# LAV recovery? is there such thing?



## scotty884 (13 Dec 2004)

A discussion at work lead me to ask you all this.  If there is such thing, plz post a link of info and pics if possible.  TY


----------



## scotty884 (14 Dec 2004)

So to my understanding they'll use the bison style for recovery with the LAV 3?  The reason for these questions is that I was told that if a lav was to totally break down IE: all wheels go,  they would have to flat bed the vehicle back to base to be fixed.  I just found it hard to believe that this would happen.  I mean whats the point of having a vehicle fleet without its own recovery.

AVGP has the Husky
Bison has (the 8 wheeled pic) the Buffalo
Leopard has the Badger ect

makes no sence.  And is there any plans for a LAV 3 recovery vehicle?


----------



## MJP (16 Dec 2004)

The reason they have to flat bed the vehicle is that it uses a air brakes system.  When the vehicle is broken and cannot move it can't build up any air pressure.  When there is no air pressure the brakes are automatically locked in the closed position and the LAV can't move.  

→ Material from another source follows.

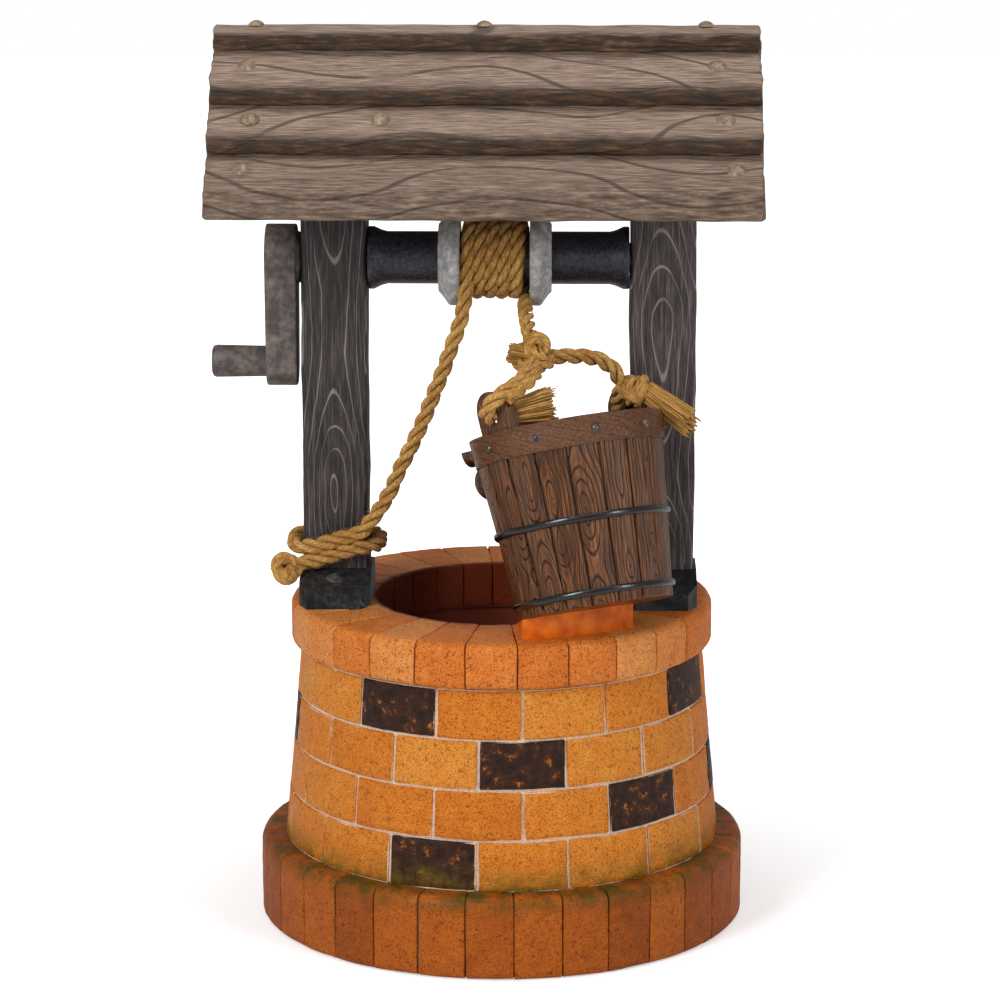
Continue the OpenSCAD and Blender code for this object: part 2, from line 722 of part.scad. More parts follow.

The other vehicles do a fine job of recovering LAVs and I don't think we need a LAV vehicle just to recover the LAV.  In fact the only good reason I can think of is commonality of parts.  Case in point is we had a LAV flip over on us overseas, and the Bison recovery vehicle did an excellent job of recovering it without any real difficulties.

There is a glad hand system on the LAV but I don't even think it can be used to tow the vehicle...Maybe a LAV SME would know more


----------